— START The records —

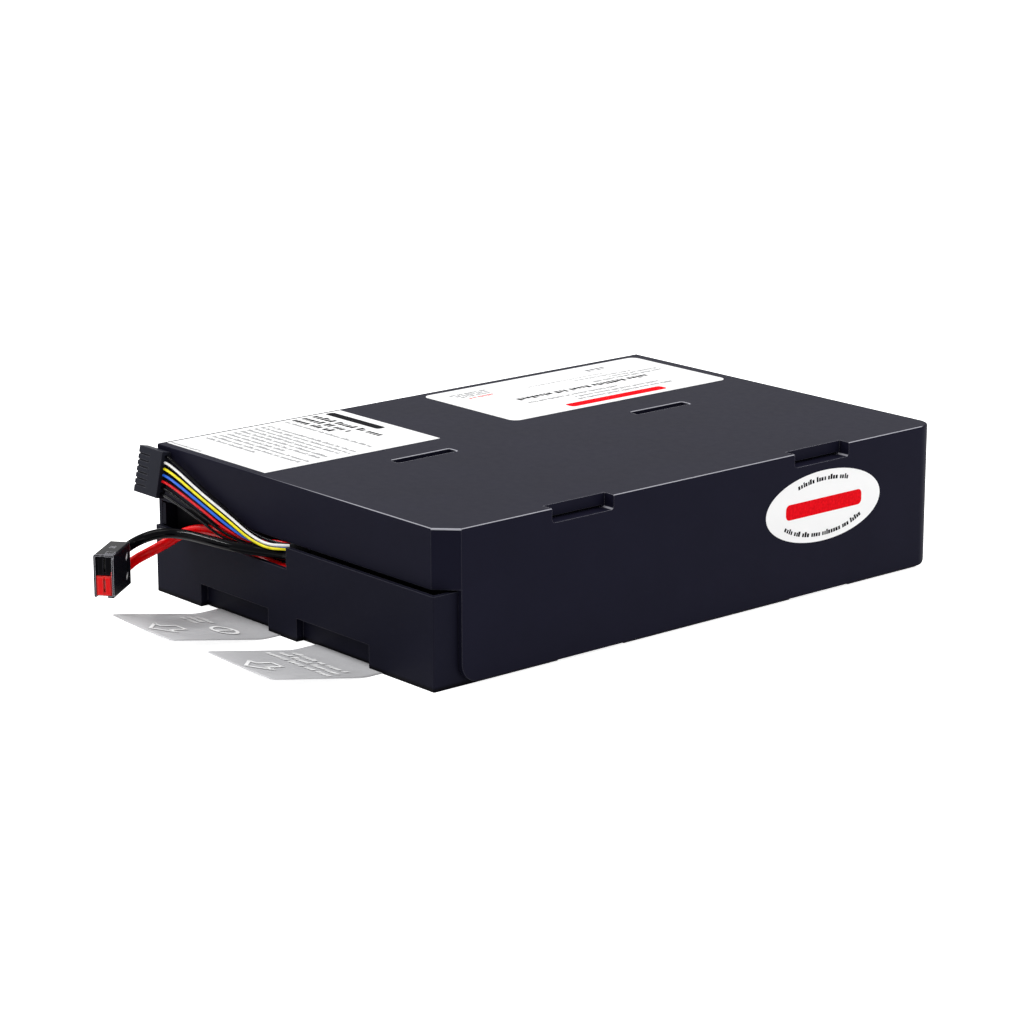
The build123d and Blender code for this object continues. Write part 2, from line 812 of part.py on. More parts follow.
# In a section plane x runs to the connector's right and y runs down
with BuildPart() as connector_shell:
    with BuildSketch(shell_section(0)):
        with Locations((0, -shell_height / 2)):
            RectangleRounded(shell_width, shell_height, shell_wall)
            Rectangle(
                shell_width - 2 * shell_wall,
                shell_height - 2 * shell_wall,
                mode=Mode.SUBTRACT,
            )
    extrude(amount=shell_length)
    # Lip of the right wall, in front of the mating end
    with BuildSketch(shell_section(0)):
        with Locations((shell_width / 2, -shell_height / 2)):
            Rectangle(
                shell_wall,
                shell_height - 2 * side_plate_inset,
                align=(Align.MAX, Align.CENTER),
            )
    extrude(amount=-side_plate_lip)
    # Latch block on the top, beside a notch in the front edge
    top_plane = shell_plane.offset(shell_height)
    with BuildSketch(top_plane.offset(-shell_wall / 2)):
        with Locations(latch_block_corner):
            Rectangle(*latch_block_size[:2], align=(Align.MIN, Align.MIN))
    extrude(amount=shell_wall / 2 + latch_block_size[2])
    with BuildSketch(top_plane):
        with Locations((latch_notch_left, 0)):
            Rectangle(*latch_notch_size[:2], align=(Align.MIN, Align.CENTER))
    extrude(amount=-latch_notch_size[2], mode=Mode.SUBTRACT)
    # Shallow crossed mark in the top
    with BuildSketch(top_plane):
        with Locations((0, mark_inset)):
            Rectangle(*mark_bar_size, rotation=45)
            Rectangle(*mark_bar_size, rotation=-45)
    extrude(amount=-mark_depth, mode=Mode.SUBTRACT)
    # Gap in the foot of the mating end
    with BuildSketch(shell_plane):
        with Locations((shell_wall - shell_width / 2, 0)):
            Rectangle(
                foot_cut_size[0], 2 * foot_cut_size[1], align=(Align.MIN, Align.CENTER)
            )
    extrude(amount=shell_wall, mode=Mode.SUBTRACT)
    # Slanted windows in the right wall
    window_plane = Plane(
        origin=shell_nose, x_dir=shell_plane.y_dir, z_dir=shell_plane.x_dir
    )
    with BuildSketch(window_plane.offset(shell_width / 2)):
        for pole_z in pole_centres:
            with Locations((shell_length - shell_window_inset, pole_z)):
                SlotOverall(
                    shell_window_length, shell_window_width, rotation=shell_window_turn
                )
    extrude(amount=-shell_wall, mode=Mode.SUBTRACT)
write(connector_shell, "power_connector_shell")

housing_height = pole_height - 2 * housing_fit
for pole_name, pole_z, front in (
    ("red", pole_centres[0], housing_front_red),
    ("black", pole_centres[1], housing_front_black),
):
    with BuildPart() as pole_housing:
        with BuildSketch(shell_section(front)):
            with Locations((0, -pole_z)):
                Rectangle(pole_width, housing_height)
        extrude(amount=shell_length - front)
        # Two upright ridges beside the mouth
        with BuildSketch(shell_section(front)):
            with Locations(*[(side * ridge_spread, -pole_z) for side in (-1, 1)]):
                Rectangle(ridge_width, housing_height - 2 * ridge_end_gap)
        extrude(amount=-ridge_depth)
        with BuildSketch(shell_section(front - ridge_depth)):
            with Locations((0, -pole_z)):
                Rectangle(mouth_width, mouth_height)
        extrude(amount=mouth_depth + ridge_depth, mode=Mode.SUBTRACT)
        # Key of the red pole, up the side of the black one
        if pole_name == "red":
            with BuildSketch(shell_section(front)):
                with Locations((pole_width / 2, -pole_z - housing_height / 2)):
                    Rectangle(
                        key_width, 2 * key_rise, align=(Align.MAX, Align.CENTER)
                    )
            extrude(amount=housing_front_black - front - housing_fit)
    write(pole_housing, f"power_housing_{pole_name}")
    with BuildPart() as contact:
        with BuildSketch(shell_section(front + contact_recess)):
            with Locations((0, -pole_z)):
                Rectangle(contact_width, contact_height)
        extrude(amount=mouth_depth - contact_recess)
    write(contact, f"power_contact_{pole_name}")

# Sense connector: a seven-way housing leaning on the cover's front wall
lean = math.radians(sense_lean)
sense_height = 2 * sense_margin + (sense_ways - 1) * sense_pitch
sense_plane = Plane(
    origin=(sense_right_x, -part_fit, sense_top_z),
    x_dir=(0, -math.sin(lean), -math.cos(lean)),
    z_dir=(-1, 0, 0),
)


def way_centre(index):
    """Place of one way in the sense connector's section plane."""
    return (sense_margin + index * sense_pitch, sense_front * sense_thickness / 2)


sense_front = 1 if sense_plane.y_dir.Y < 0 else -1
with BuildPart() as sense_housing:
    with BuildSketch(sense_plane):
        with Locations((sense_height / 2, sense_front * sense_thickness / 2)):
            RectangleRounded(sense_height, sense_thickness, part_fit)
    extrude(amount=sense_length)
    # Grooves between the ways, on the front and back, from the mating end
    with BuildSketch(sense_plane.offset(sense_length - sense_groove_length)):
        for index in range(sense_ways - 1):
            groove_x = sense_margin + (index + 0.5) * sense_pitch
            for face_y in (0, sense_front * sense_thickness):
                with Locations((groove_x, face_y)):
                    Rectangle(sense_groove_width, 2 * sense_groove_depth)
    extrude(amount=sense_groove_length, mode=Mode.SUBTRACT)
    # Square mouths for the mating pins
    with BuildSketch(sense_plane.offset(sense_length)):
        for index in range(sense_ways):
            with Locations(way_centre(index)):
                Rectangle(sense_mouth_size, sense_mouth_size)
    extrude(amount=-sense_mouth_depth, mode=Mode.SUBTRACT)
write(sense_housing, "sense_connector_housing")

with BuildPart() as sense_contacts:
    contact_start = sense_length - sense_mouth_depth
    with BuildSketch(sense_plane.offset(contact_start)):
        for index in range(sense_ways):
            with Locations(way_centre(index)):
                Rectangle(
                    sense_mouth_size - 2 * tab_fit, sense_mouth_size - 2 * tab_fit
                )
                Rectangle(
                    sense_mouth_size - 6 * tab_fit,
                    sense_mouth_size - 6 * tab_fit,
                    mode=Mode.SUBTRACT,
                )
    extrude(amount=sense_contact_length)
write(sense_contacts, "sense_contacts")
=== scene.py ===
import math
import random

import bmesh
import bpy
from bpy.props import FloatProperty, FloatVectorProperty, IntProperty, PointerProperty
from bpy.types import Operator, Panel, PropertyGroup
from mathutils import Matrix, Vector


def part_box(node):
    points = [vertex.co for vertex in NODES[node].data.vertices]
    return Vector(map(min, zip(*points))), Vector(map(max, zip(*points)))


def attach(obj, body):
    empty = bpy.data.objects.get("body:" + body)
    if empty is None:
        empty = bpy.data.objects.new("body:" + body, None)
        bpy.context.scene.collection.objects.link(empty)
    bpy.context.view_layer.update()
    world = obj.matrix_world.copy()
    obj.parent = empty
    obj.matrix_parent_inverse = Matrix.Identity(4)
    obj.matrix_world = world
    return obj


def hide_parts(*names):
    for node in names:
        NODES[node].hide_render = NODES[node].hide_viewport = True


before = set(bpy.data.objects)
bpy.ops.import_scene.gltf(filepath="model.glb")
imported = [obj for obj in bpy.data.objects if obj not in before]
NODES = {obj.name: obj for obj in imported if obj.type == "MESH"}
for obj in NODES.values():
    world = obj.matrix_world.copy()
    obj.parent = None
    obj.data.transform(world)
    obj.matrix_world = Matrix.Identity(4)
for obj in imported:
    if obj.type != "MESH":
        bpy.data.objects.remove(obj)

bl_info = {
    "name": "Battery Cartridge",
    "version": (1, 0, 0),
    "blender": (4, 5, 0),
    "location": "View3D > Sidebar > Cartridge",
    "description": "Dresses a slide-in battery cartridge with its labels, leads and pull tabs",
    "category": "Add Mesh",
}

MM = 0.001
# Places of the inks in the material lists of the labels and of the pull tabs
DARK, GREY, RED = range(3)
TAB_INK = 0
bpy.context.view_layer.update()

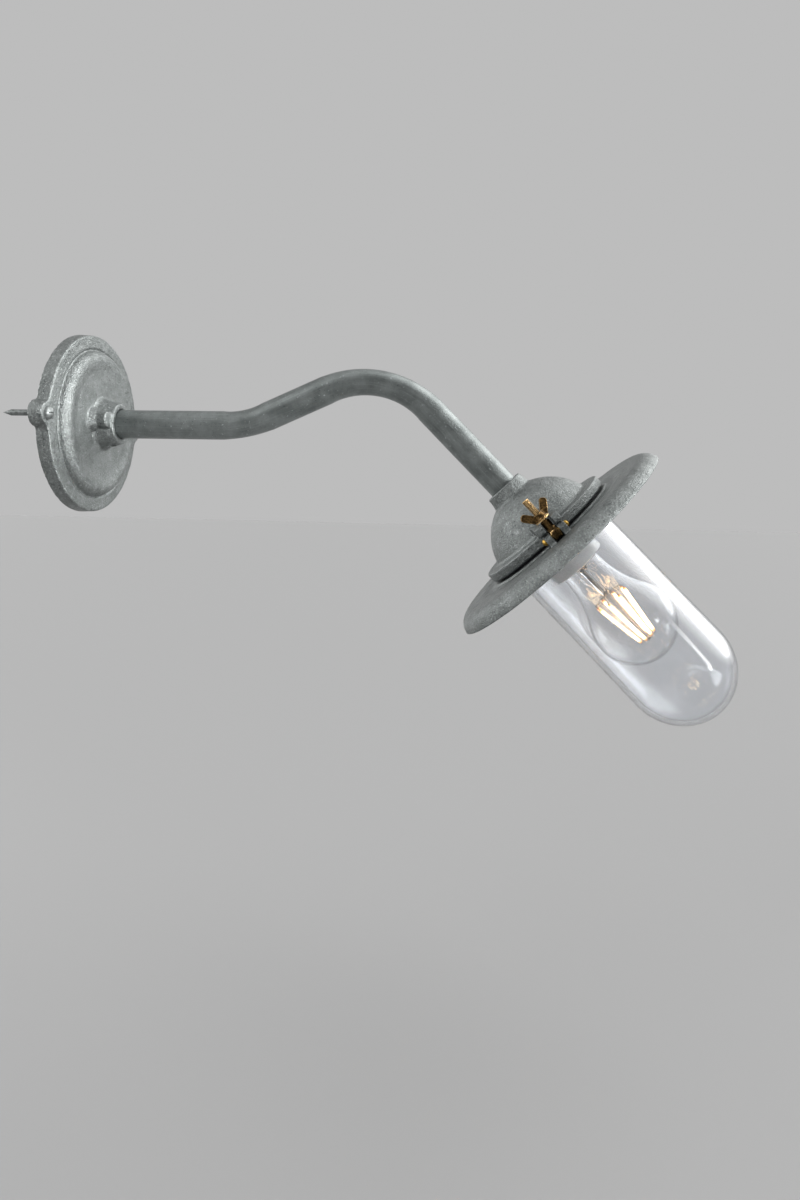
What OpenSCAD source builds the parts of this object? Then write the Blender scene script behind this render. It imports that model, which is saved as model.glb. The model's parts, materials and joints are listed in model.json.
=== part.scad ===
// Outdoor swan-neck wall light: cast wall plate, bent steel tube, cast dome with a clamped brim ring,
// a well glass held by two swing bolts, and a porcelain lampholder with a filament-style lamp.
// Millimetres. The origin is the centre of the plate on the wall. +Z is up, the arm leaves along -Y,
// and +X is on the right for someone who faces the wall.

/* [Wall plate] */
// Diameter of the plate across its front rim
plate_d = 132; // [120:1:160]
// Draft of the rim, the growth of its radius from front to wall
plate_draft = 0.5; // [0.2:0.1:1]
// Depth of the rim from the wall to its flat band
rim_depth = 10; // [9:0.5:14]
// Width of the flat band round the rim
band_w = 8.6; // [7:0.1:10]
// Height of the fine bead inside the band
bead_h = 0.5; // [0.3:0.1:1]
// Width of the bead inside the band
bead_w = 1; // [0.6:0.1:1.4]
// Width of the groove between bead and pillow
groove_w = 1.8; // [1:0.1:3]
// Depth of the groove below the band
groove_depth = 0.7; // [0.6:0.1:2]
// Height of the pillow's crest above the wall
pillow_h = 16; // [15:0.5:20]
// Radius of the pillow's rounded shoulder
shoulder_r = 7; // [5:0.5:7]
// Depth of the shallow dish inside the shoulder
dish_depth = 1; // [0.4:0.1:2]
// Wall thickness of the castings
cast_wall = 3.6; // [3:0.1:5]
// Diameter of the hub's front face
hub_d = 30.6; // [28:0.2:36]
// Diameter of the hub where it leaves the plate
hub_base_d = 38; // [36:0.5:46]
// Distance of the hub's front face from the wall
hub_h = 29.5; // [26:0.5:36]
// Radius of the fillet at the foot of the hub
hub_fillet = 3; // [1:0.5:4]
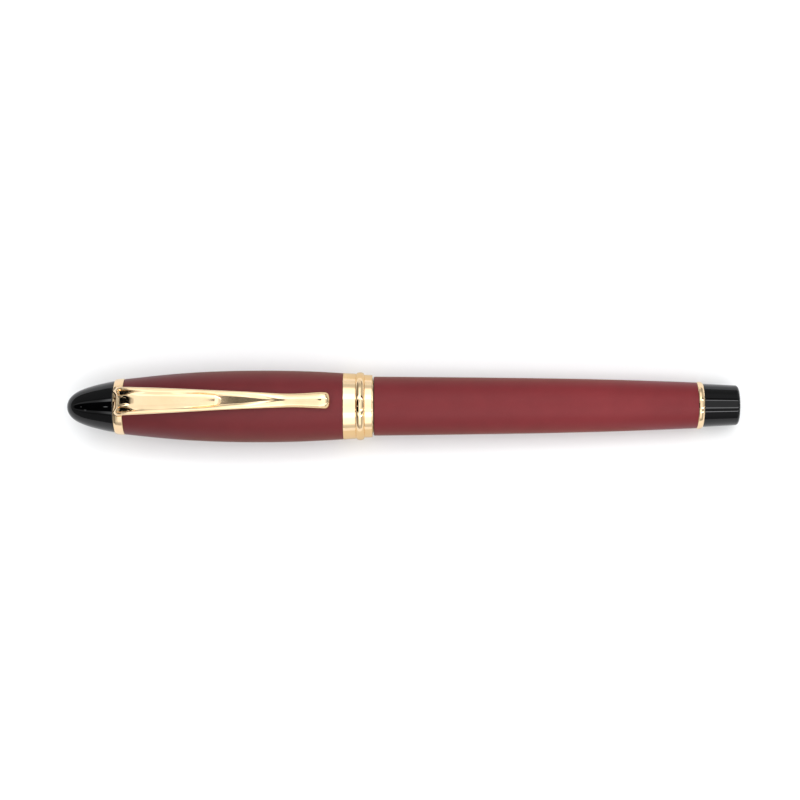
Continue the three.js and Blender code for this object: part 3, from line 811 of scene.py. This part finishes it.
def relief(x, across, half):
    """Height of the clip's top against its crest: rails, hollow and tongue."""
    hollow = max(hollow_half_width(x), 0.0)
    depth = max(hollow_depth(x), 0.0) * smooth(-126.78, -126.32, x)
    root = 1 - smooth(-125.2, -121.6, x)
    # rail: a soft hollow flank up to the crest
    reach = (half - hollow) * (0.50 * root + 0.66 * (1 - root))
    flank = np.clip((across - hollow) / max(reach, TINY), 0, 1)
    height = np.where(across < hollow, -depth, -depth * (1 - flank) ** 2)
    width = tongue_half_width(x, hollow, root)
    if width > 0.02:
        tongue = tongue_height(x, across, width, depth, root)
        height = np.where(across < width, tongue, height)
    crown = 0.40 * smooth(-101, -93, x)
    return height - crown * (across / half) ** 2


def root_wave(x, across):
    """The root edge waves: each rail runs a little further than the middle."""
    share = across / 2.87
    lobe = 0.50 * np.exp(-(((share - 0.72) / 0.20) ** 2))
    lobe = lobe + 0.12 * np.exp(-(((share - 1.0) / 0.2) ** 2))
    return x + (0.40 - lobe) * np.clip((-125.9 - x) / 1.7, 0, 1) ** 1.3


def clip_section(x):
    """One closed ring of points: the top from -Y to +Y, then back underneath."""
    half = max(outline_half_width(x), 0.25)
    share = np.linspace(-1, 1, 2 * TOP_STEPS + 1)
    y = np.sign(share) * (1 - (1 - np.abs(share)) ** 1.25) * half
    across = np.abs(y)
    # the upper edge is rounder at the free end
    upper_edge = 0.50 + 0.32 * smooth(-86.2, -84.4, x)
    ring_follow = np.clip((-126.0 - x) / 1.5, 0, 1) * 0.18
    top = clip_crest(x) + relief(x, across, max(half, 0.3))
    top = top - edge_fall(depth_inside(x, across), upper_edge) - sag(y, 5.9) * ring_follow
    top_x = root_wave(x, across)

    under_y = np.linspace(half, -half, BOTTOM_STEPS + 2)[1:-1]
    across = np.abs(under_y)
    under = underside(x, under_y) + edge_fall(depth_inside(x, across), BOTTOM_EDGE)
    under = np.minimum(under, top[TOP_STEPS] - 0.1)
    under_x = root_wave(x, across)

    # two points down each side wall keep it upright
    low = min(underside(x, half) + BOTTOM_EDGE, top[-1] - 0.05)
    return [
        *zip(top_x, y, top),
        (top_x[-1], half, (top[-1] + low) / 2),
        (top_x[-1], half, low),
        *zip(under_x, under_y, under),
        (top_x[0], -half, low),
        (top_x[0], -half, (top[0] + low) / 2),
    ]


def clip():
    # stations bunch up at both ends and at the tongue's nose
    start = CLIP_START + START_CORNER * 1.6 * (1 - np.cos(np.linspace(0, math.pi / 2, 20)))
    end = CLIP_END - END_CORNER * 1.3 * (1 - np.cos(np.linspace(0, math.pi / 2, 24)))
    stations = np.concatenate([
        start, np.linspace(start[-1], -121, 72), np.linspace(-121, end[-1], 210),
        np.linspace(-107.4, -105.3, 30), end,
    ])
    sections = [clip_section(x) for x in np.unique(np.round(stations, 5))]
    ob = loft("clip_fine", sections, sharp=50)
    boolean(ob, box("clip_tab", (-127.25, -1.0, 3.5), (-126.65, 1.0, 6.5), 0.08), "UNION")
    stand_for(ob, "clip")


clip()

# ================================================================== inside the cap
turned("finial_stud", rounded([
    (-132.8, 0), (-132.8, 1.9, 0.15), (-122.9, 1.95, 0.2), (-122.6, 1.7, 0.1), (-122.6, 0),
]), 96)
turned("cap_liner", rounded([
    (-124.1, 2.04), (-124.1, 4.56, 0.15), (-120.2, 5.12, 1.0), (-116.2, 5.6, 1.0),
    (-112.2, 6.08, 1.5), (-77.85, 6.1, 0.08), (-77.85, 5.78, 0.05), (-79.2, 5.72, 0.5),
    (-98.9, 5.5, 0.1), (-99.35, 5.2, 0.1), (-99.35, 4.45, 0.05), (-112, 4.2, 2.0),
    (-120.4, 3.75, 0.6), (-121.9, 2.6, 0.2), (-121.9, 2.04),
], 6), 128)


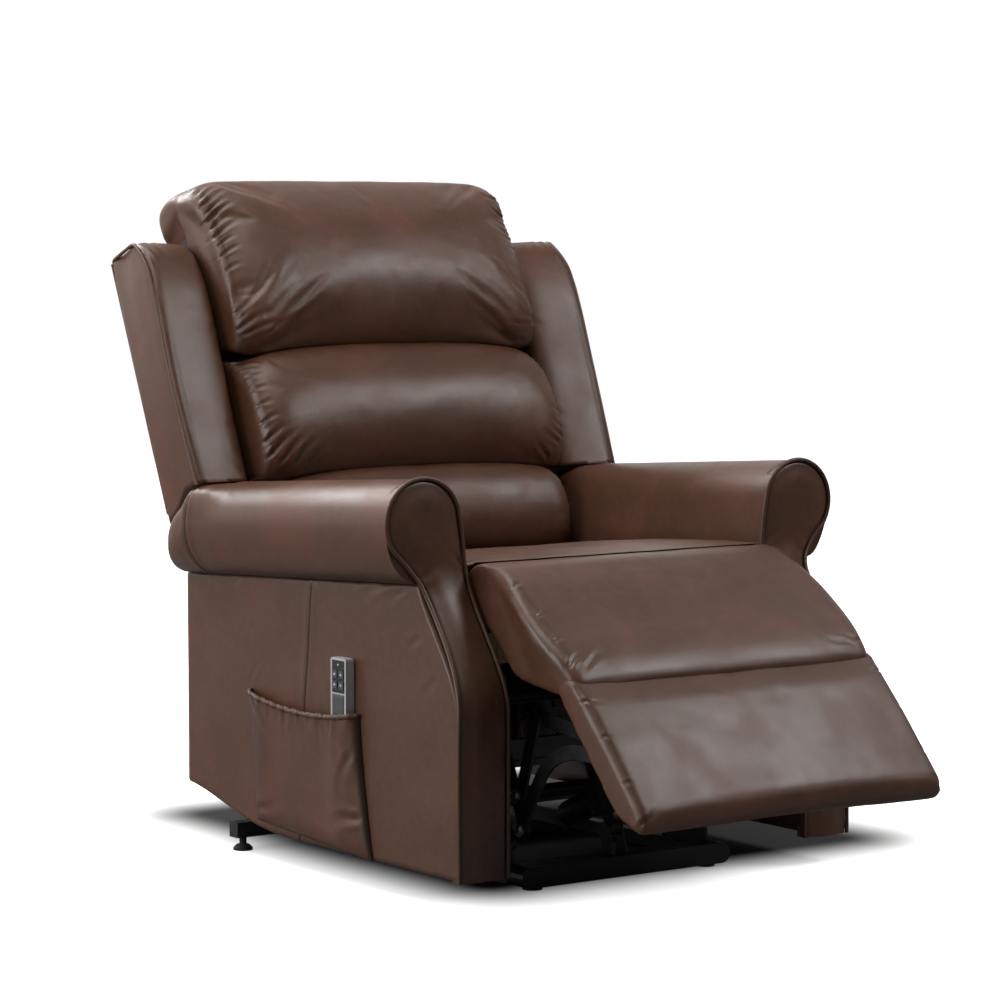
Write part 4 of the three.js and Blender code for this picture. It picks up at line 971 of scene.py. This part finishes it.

— END The records —

Problem requirements:
Of the entries above, repeat exactly the lines from the line with "bpy.context.scene.collection.objects.link(empty)" through the line with "faces the wall.", both of them included.

Result for this exercise:
        bpy.context.scene.collection.objects.link(empty)
    bpy.context.view_layer.update()
    world = obj.matrix_world.copy()
    obj.parent = empty
    obj.matrix_parent_inverse = Matrix.Identity(4)
    obj.matrix_world = world
    return obj


def hide_parts(*names):
    for node in names:
        NODES[node].hide_render = NODES[node].hide_viewport = True


before = set(bpy.data.objects)
bpy.ops.import_scene.gltf(filepath="model.glb")
imported = [obj for obj in bpy.data.objects if obj not in before]
NODES = {obj.name: obj for obj in imported if obj.type == "MESH"}
for obj in NODES.values():
    world = obj.matrix_world.copy()
    obj.parent = None
    obj.data.transform(world)
    obj.matrix_world = Matrix.Identity(4)
for obj in imported:
    if obj.type != "MESH":
        bpy.data.objects.remove(obj)

bl_info = {
    "name": "Battery Cartridge",
    "version": (1, 0, 0),
    "blender": (4, 5, 0),
    "location": "View3D > Sidebar > Cartridge",
    "description": "Dresses a slide-in battery cartridge with its labels, leads and pull tabs",
    "category": "Add Mesh",
}

MM = 0.001
# Places of the inks in the material lists of the labels and of the pull tabs
DARK, GREY, RED = range(3)
TAB_INK = 0
bpy.context.view_layer.update()

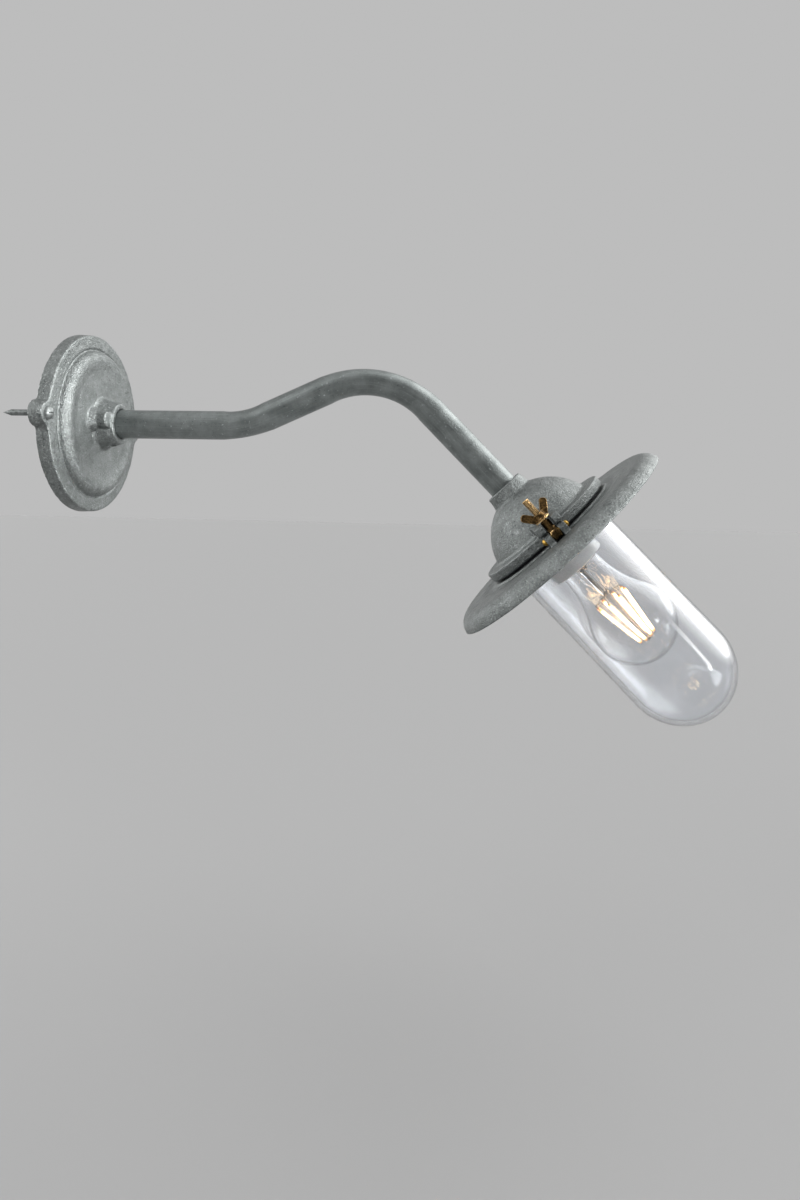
What OpenSCAD source builds the parts of this object? Then write the Blender scene script behind this render. It imports that model, which is saved as model.glb. The model's parts, materials and joints are listed in model.json.
=== part.scad ===
// Outdoor swan-neck wall light: cast wall plate, bent steel tube, cast dome with a clamped brim ring,
// a well glass held by two swing bolts, and a porcelain lampholder with a filament-style lamp.
// Millimetres. The origin is the centre of the plate on the wall. +Z is up, the arm leaves along -Y,
// and +X is on the right for someone who faces the wall.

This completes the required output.